In any business these days, there are good times and sometimes not so good times. There could be unforseen circumstances like Covid pandemic impacting the ecosystem or businesses that have just failed to deliver the desired results.
To sustain the operations and achieve business goals may require taking unavoidable or unpleasant decisions in the short-term to ensure solid foundations for the long term by management.
Mahindra & Mahindra says their mid-term targets of attaining 18 percent return on equity or ROE, 15-20 percent growth in earnings per share and creating a billion-dollar valuation of emerging businesses are well ahead of plans.
This aspect has been made possible after a series of business reviews and dropping some of the unprofitable ventures. The most recent decision in this direction was an MoU with European private equity major Mutares SE & Co, wherein Mahindra & Mahindra offloaded its controlling stake in Peugeot Motocycles.

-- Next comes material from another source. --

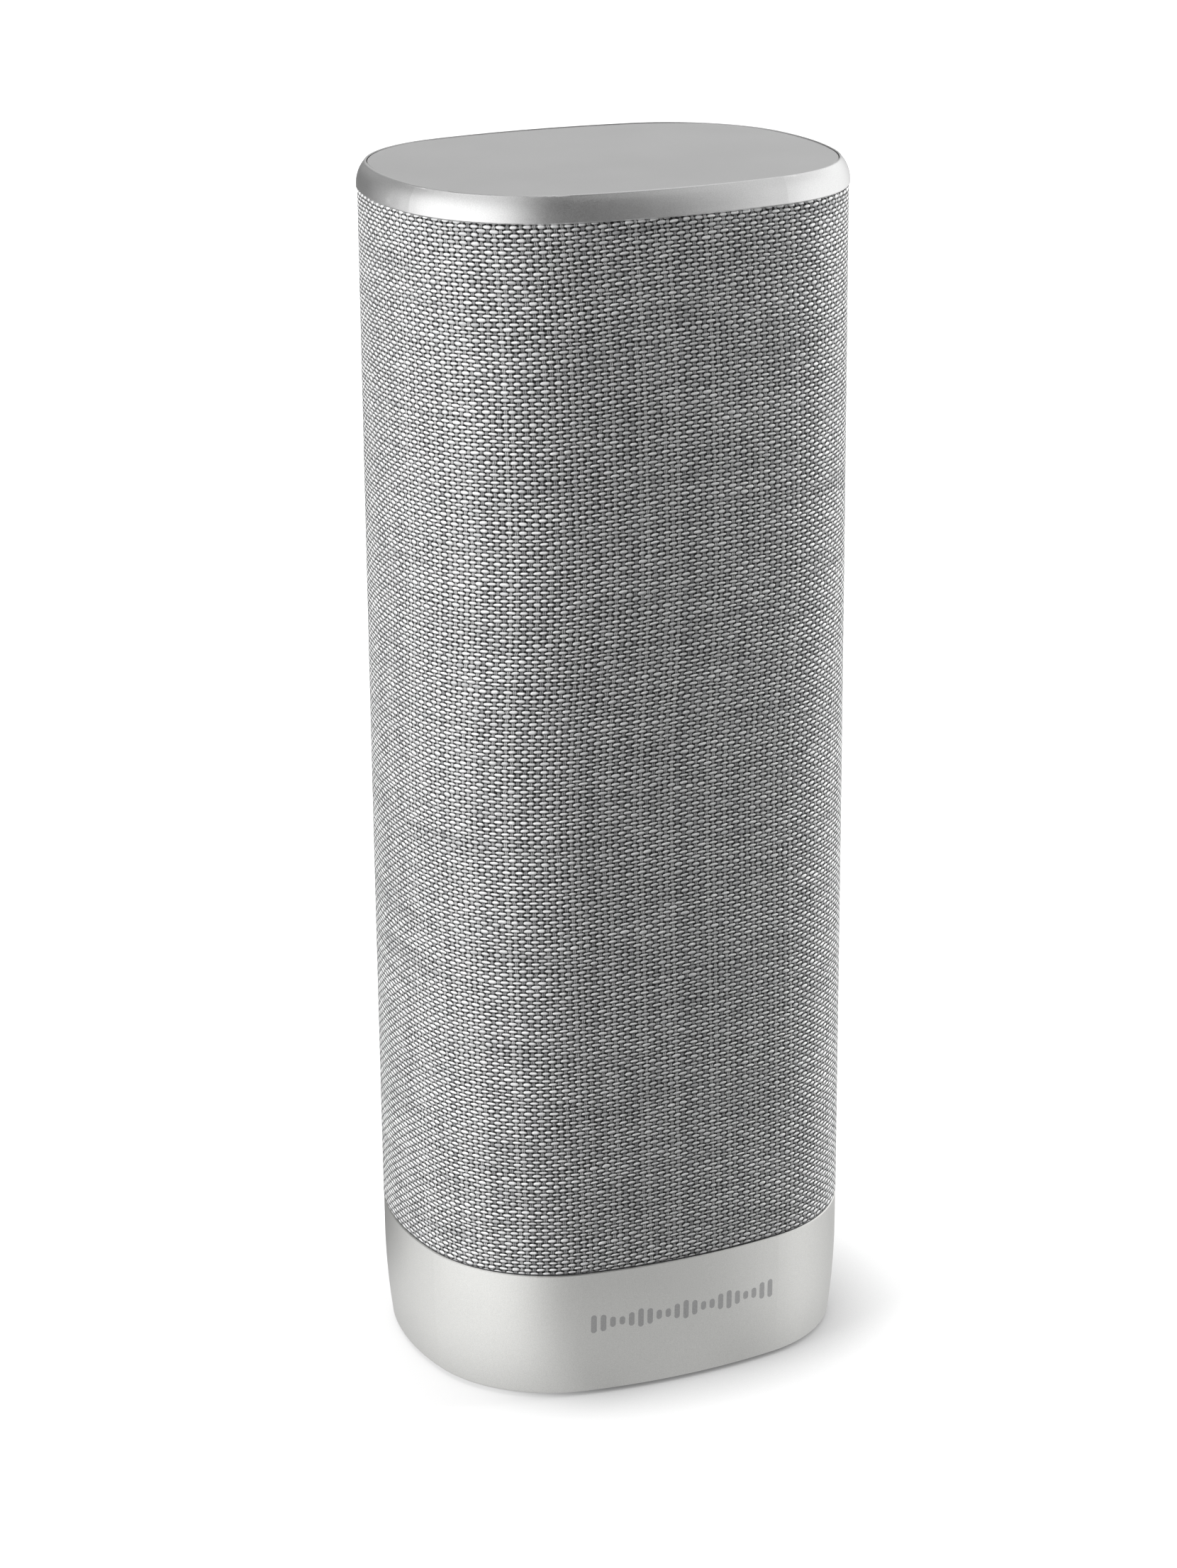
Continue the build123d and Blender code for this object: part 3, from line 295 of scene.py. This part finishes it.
def weft_floats(g, across, up, climb):
    """A plump float over every other warp, shifted by one warp from row to row.

    Returns the row, the distance above the float's middle line, a random number for each float, and the
    float's height, which is 0 beside it.
    """
    row = g.math("FLOOR", up)
    in_row = g.math("SUBTRACT", g.math("FRACT", up), 0.5)
    phase = g.math("ADD", across, row)
    number = g.math("ROUND", g.math("MULTIPLY", phase, 0.5))
    beside = g.math("MULTIPLY_ADD", number, -2.0, phase)
    chance = g.chance(g.point(number, row, 3.0))
    length_chance = g.chance(g.point(number, row, 5.0))
    shift = g.between(g.noise(g.point(number, row, 11.0), 0.7, 1.0), -0.12, 0.12)
    tilt = g.between(climb, 0.018, 0.056)
    offset = g.math("SUBTRACT", in_row, g.math("MULTIPLY_ADD", beside, tilt, shift))
    half_length = g.between(length_chance, *FLOAT_HALF_LENGTH)
    half_thickness = g.between(chance, *FLOAT_HALF_THICKNESS)
    end_ratio = g.math("POWER", g.math("ABSOLUTE", g.math("DIVIDE", beside, half_length)), 2.8)
    side_ratio = g.math("POWER", g.math("ABSOLUTE", g.math("DIVIDE", offset, half_thickness)), 2.2)
    inside = g.math("SUBTRACT", g.math("SUBTRACT", 1.0, end_ratio), side_ratio)
    return row, offset, chance, g.math("SQRT", g.math("MAXIMUM", inside, 0.0))


def warp_pairs(g, across, up, column):
    """Height of a pair of thin threads that shows between the floats."""
    from_middle = g.math("ABSOLUTE", g.math("SUBTRACT", across, column))
    beside = g.math("SUBTRACT", from_middle, WARP_HALF_GAP)
    phase = g.math("ADD", g.math("SUBTRACT", up, 0.5), column)
    rise = g.between(g.math("COSINE", g.math("MULTIPLY", phase, math.pi)), 0.5, 0.0)
    return g.math("MULTIPLY", circle_height(g, beside, WARP_RADIUS), g.between(rise, 0.16, 0.56))


def with_seam(g, height, to_seam, up):
    """The two edges of the sleeve meet in a sewn groove down the middle of the back."""
    groove = g.ramp(to_seam, 0.20, 0.85, 0.15, 1.0)
    wave = g.math("COSINE", g.math("MULTIPLY", up, 2 * math.pi / STITCH_ROWS))
    stitch = g.ramp(wave, -0.1, 0.3, 0.0, 0.62)
    stitched = g.math("MULTIPLY", stitch, g.ramp(to_seam, 0.30, 0.50, 1.0, 0.0))
    return g.math("MAXIMUM", g.math("MULTIPLY", height, groove), stitched)


def loose_fibres(g, across, up):
    """Sparse pale hairs that curl over the weave, 0 where there are none."""
    curl = g.node("ShaderNodeTexNoise", {"Vector": g.point(across, up, 2.0), "Scale": 0.16, "Detail": 2.0})
    cells = {"Vector": curl.outputs["Color"], "Scale": 9.0}
    strands = g.node("ShaderNodeTexVoronoi", cells, feature="DISTANCE_TO_EDGE").outputs["Distance"]
    present = g.ramp(g.noise(g.point(across, up, 21.0), 0.10, 1.0), 0.50, 0.62, 0.0, 0.35)
    return g.math("MULTIPLY", g.ramp(strands, 0.004, 0.016, 1.0, 0.0), present)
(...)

After this happened, Anish Shah, MD of Mahindra & Mahindra said, "All problems are taken care of, Mahindra & Mahindra is now in a growth mode." This move is part of a strategic plan that was meticulously curated at the height of the Covid19 pandemic that had affected many businesses worldwide. The bold plan called for exiting loss-making units, divesting in non-core assets with an eye on reducing cash burn and prioritising prudent capital allocation to achieve 18 percent return on equity (ROE). The list may appear long and tedious to an outsider, but the process was completed as planned, according to Shah. Shad added that the group will continue to focus on financial discipline and management.
"We are in a growth mode right now. All our problems have been taken care of. We are looking to grow this business forward.
At this point, nothing else is under review. We have done a lot. We were looking at Peugeot Motorcycles closely (before the exit).